A systematic source of error in our experiments arose from the elasticity of the material used to 3D-print the soft manipulator, which violated the assumption that each link behaves as a rigid body without deformation. This elasticity introduced residual slack in the cables during actuation. To account for this error, we fully wrapped the manipulator and measured the residual slack in each cable. These measurements were then used to compute compensation factors for the cable lengths, enabling adjustments to the tightening and relaxing steps. By compensating for material deformation, we improved the accuracy of the manipulator’s motion and alignment with the theoretical forward kinematic model.

The total measured slack in the cable (Lslack) was determined by fully wrapping the manipulator and recording the excess cable length required to achieve the desired shape. This slack was then evenly distributed across the total number of tightening steps (Nsteps), resulting in a stepwise compensation factor for each cable:

$${C}_{i}=\frac{{L}_{slack}}{{N}_{steps}}$$
(19)

To ensure progressive correction, we incorporated the compensation factor into each step of cable tightening, such that the adjusted tightening length at step i was computed as

$$\Delta {L}_{i}^{{\prime} }=\Delta {L}_{i}+{C}_{i}\cdot i$$
(20)

where ΔLi is the theoretical length based on our analytical model. This linear scaling of the compensation factor with the step index ensures that the cumulative slack is systematically offset as the manipulator bends further.

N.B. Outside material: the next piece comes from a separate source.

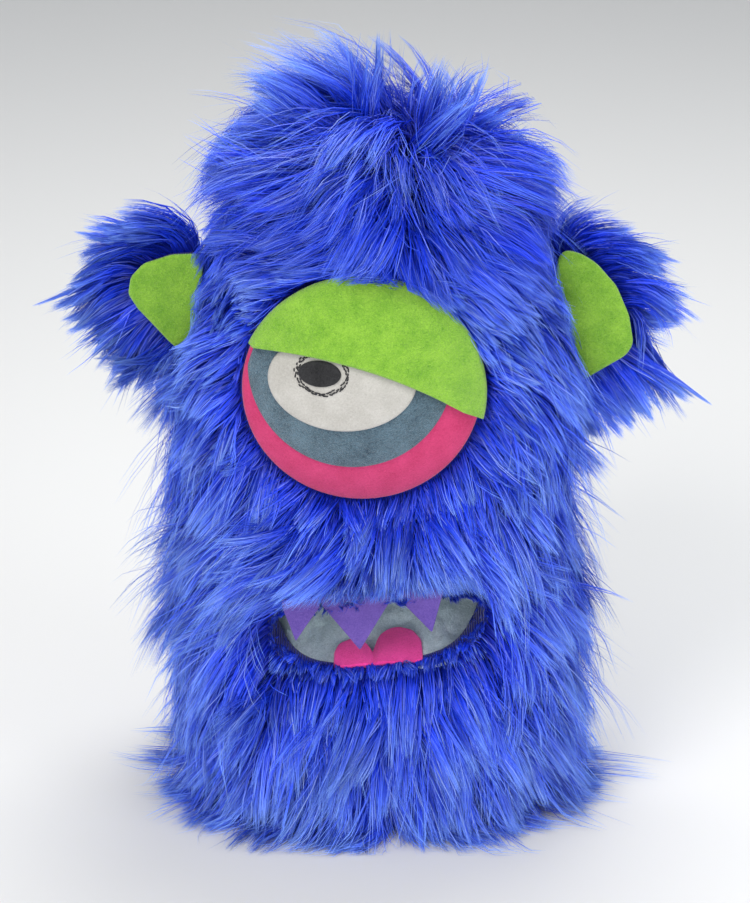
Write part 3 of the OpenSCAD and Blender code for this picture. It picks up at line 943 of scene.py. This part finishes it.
def in_parts(word, paths, normals, small, large, panel, thick, dice, light_reach):
    """Cuts the pile along the panels' seams into pieces of a size that a mesh takes well."""
    most = 21500
    for number, panel_name in enumerate(PANELS):
        mine = np.flatnonzero(panel == number)
        if not len(mine):
            continue
        mine = mine[np.argsort(paths[mine, 0, 0] * np.sign(paths[mine, 0, 1] + 1e-6), kind="stable")]
        parts = math.ceil(len(mine) / most)
        for part, chosen in enumerate(np.array_split(mine, parts)):
            name = f"{panel_name}_{word}" + (f"_{part + 1}" if parts > 1 else "")
            piece = pile_piece(name, paths[chosen], normals[chosen], small[chosen], large[chosen],
                               thick, royal_pile, dice, light_reach[chosen])
            cling(piece, panel_name)
            pile_on[panel_name].append(piece)


def body_pile(word, count, full, thick, light_reach, big, fine, yield_share, dice):
    """One coat of pile over the whole tube: full is the length of its fibres on the cheeks."""
    roots, normals, face = scatter(skin_points, skin_faces, count, dice)
    panel = skin_panel[face]
    flow = combed(roots, normals, COMB, 0.022)
    x, y, z = roots.T
    front = y < -0.02
    away = np.hypot(x - EYE_X, z - EYE_Z) - EYE_R
    near_eye = np.where(front, eased(1 - away / 0.034), 0)
    out = np.stack([x - EYE_X, -0.3 * np.abs(z - EYE_Z), z - EYE_Z], -1)
    flow = unit(flow + unit(out) * (0.65 * near_eye)[:, None])
    share = 1 - 0.52 * near_eye
    lift = 0.95 - 0.30 * near_eye
    angle = mouth_angle(roots)
    middle = front & (np.abs(x) < 0.060)
    over_lip = eased(1 - (angle - LIP_UP) / 16) * middle * (angle > LIP_UP)
    under_lip = eased(1 - (LIP_DOWN - angle) / 14) * middle * (angle < LIP_DOWN)
    share -= 0.34 * over_lip + 0.42 * under_lip
    lift -= 0.30 * over_lip + 0.10 * under_lip
    crown = eased((z - 0.322) / 0.022)
    brow = eased((np.abs(x) - 0.034) / 0.030) * eased((z - 0.245) / 0.040)
    brow *= np.where(x < 0, 1.0, 0.85)
    share += 0.20 * crown - 0.42 * brow
    lift -= 0.42 * crown + 0.50 * brow
    waist = eased((x - 0.02) / 0.05) * np.exp(-((z - 0.175) / 0.045) ** 2)
    share -= 0.16 * waist
    lift -= 0.30 * waist
    share *= np.interp(z, [0.006, 0.05], [0.90, 1.0])
    keep = (away > 0.0005) | ~front
    kept = (roots, normals, flow, share, lift, panel)
    roots, normals, flow, share, lift, panel = (a[keep] for a in kept)
    paths, small, large = grow(roots, normals, flow, full * share, lift, 0.165, dice, big, fine)
    paths = trim_round_eye(paths, dice)
    paths = trim_at_lips(paths, dice)
    paths = crown_outline(paths, dice, yield_share)
    paths = swept_off_ears(paths, dice)
    paths = rest_on_floor(paths, dice)
    # Over the forehead the fibres get less reach along the ramp and are drawn darker.
    forehead = np.exp(-((roots[:, 2] - 0.318) / 0.022) ** 2) * (roots[:, 1] < 0)
    deep = light_reach * (1 - 0.40 * forehead * (0.5 + dice.random(int(large.max()) + 1)[large]))
    in_parts(word, paths, normals, small, large, panel, thick, dice, deep)


pile_on = {panel: [] for panel in PANELS}
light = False
# The undercoat gets less reach along the ramp, as painted shade deep in the pile; the wisps get more, as
# painted light.
body_pile("undercoat", 24000 if light else 60000, full=0.024, thick=0.00055, light_reach=0.45,
          big=0.0050, fine=0.0016, yield_share=0.1, dice=pile_dice)
body_pile("shag", 50000 if light else 150000, full=0.054, thick=0.00052, light_reach=1.0,
          big=0.0080, fine=0.0019, yield_share=0.2, dice=pile_dice)
body_pile("wisps", 3000 if light else 9000, full=0.070, thick=0.00042, light_reach=1.15,
          big=0.0110, fine=0.0040, yield_share=0.6, dice=pile_dice)


def crown_tufts(dice):
    """Loose tufts that stand clear of the crown, where the pile hasn't been brushed down."""
    tufts = (
        ((-0.022, -0.005), (-0.75, 0.00, 0.60), 0.062, 0.0100),
        ((-0.010, 0.006), (-0.85, 0.05, 0.38), 0.066, 0.0110),
        ((-0.002, -0.010), (-0.62, -0.05, 0.66), 0.058, 0.0080),
        ((0.008, 0.004), (-0.58, 0.00, 0.72), 0.056, 0.0090),
        ((-0.034, -0.012), (-0.90, -0.05, 0.28), 0.052, 0.0100),
        ((-0.044, -0.004), (-0.92, 0.00, 0.02), 0.044, 0.0100),
        ((0.022, 0.002), (-0.12, 0.00, 0.95), 0.036, 0.0055),
        ((0.033, -0.002), (0.12, 0.00, 0.95), 0.038, 0.0060),
        ((0.040, 0.006), (0.45, 0.05, 0.75), 0.034, 0.0060),
        ((0.053, -0.006), (0.70, 0.00, 0.40), 0.034, 0.0080),
        ((-0.004, 0.022), (-0.45, 0.30, 0.55), 0.045, 0.0090),
        ((0.020, -0.024), (0.35, -0.30, 0.30), 0.040, 0.0080),
    )
    roots, flow, length = [], [], []
    top = skin_centres[skin_centres[:, 2] > 0.30]
    for (x, y), way, long, wide in tufts:
        count = int((90 if light else 260) * wide / 0.008)
        near = top[np.hypot(top[:, 0] - x, top[:, 1] - y) < wide]
        roots.append(near[dice.integers(len(near), size=count)] + dice.normal(0, 0.0008, (count, 3)))
        flow.append(np.tile(way, (count, 1)))
        length.append(long * dice.uniform(0.7, 1.15, count))
    roots, flow, length = np.concatenate(roots), unit(np.concatenate(flow)), np.concatenate(length)
    normals = unit(roots - np.array([0, 0, 0.27]))
    lift = np.full(len(roots), 0.55)
    paths, small, large = grow(roots, normals, flow, length, lift, 0.0035, dice, 0.0075, 0.0018)
    paths = rest_on_floor(paths, dice)
    # The tufts get a little more reach along the ramp, so more painted light.
    piece = pile_piece("crown_tufts", paths, normals, small, large, 0.00046,
                       royal_pile, dice, 1.1)
    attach(piece, "head")
    pile_on["head"].append(piece)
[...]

Material Deformation and 3D Printing Quality

The 3D-printed manipulator, fabricated using TPU, exhibited slight asymmetries due to the material’s high liquidity during the printing process. TPU tends to spread before solidifying, and under the influence of gravity, the printed structure may develop minor deformations. These asymmetries caused the manipulator to deflect slightly to one side during actuation. To account for the random error that could be introduced into the results due to this defect, we conducted our bending experiment 2 times and took the average of each rigid body marker position at each step.